The third realization is that this text has a long way further to travel in my own mind and I am already accumulating other voices, gathered round this story, to explore it, with them, from other perspectives (and I may even get to Wagner)!
The third discovery were the novels of the man, whom C.S. Lewis called the greatest modern re-teller of the Grail myth in English, namely Charles Williams. They are haunting strange, an admixture of 'magic' (of which Williams had been a modern day practitioner), theology and adventure. There is nothing, I think, quite like them. At one level they are 'clunky' (the plots, with variations, all have the same basic underpinning), dated (the language and surface mores reek of the 1930s in an oddly clanging way) and yet are transformed by the seriousness of their thought and the power of an underlying imagination. They brilliantly weave the commonplace, everyday reality with the magical such that disbelief is suspended and the set pieces of confrontation between power (and evil) and love (and the good) are astonishingly accomplished. They make you feel the reality of the choice, not simply see or think it. Importantly to, they are saturated in humour. As Lao Tzu would say if it cannot be laughed at, it would not be Tao. There is something important, all important in the humanising nature of humour.

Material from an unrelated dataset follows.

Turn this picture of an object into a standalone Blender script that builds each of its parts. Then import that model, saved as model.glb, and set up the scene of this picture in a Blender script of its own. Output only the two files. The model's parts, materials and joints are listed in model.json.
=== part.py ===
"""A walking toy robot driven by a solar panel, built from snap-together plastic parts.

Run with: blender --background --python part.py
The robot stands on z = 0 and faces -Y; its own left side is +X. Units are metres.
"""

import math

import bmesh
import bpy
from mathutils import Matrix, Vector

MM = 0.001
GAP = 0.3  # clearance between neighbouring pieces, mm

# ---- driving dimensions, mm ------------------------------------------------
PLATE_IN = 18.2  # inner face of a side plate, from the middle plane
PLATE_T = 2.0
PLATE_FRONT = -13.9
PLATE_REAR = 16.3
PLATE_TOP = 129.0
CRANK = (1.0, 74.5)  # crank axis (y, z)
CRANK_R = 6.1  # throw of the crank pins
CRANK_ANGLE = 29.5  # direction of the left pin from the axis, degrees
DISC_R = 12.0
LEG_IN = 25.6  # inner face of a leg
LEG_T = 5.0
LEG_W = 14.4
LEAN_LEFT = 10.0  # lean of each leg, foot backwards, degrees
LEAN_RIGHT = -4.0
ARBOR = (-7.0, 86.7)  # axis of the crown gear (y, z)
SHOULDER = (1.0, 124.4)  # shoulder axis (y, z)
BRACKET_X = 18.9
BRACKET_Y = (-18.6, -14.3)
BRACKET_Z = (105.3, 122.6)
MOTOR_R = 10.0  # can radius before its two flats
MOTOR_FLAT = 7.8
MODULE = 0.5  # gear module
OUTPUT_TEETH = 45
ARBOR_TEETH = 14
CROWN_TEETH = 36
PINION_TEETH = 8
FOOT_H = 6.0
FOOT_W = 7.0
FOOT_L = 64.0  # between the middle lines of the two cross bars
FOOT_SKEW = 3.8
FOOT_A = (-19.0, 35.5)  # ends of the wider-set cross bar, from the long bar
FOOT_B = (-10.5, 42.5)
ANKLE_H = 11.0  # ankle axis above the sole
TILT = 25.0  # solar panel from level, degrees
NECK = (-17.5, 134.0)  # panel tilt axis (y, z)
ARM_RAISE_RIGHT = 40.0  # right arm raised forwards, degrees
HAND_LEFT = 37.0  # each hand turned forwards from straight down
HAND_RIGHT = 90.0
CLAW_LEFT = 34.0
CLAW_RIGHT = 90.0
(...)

This brings me neatly to the 'nicest' thing anyone has said about me (and to me) all year which was, 'You are wise, have a lot to bring here (to this organisation) yet you never take yourself too seriously'. I do not know whether this is true but it is certainly a quality the world needs more off, more than ever. There is no humour in rendition and torture, or Mr Putin's repeating falsehoods, or in ISIS and that is because in them, there is no truth, for truth always carries with it the realisation that it can never be wholly said, no one can be its possessor, and thus when it comes to truth, it can only ever tread lightly, with compassion, because whenever we have spoken it, we know there is always more of it, that we do not know. Truth is more a questioner than an answer.
Let us hope for a new year in which there are more shared questions, than answers, and that we together unveil, ever deeper, what ails us, so that a genuine healing might be birthed.